Disputes wreck Kosovo monuments

By Matt Prodger

BBC News, Kosovo

Potential donors attending a conference in Paris on Friday are being asked for money to help restore the cultural heritage of Kosovo.

At the top of the list are Serbian Orthodox churches targeted by ethnic Albanian mobs during three days of bloody rioting in the province in 2004.

But reconstruction has been held up by the Church's refusal to participate.

Except for raindrops falling from its ceiling, the Church of the Holy Virgin of Ljeviska in Prizren is silent.

The bell has not rung for more than a year; not since ethnic Albanian extremists arrived in March 2004 and set fire to the church.

The UN's global heritage organisation, Unesco, described it as "an unpardonable act of vandalism against one of the most important medieval monuments in the Balkans.''

It will cost $4m (£2.1m or 3.1m euros) to repair, and this is just one example of many. The Serbian Orthodox Church says more than 80 of its monuments have been damaged since the war in 1999, but the figures are disputed.

Better relations

Unesco says that 75 monuments are in need of urgent restoration in Kosovo, 48 of them Serbian Orthodox. Another 14 are in fact Islamic, says Unesco, and they date back to the time when Kosovo was part of the Muslim Ottoman Empire.

Raising the money for the Orthodox heritage is one thing, but getting the Serbian clergy to co-operate with the Kosovo government in the reconstruction has been much more difficult.
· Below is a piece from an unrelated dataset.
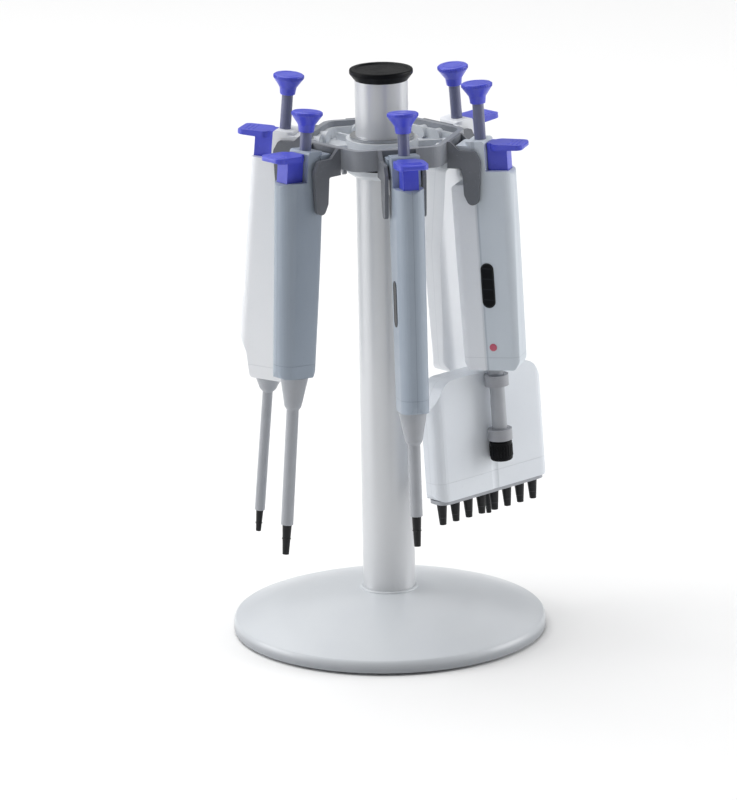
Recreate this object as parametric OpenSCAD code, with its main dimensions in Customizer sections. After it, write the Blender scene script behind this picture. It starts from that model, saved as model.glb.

The head of the Church in Kosovo, Bishop Artemije, has been the biggest obstacle, though in recent months his colleagues have tried discreetly to sideline him in an attempt to push things along.

To visit Decani Monastery in the west of Kosovo, you have to pass through a heavily armoured K-For checkpoint. Inside, French peacekeepers are buying bottles of the monks' home-made wine as souvenirs, while Father Sava tells me that relations with the Kosovo government have begun to improve.

But there is lingering distrust when he says that "unfortunately, the Kosovo institutions during the March riots last year did not play a very constructive role".

"On the contrary," he says, "some representatives of the Kosovo government incited the riots, and that is something which is very sad.''

Withdrawal plans

In turn, senior sources in the Kosovo government have told the BBC that they believe the Serbian Orthodox Church has tried to keep the monuments in ruins for as long as possible - as a visual reminder to the international community of what Albanian extremists are capable of.

The province's environment minister, Ardian Gjini, says: "The Kosovo government allocated the money, the UN mission was ready to start the work, but the Orthodox Church wasn't ready for a deal with the government and the UN.''

In just a few months' time, negotiations are expected to begin on the final status of Kosovo. It may soon gain independence from Serbia.

The United Nations Mission in Kosovo has made no secret of its desire to withdraw as much as possible, as soon as possible.

But on one thing both the Church and the Kosovo government agree: these examples of cultural heritage will need the protection of foreign peacekeepers for many years to come.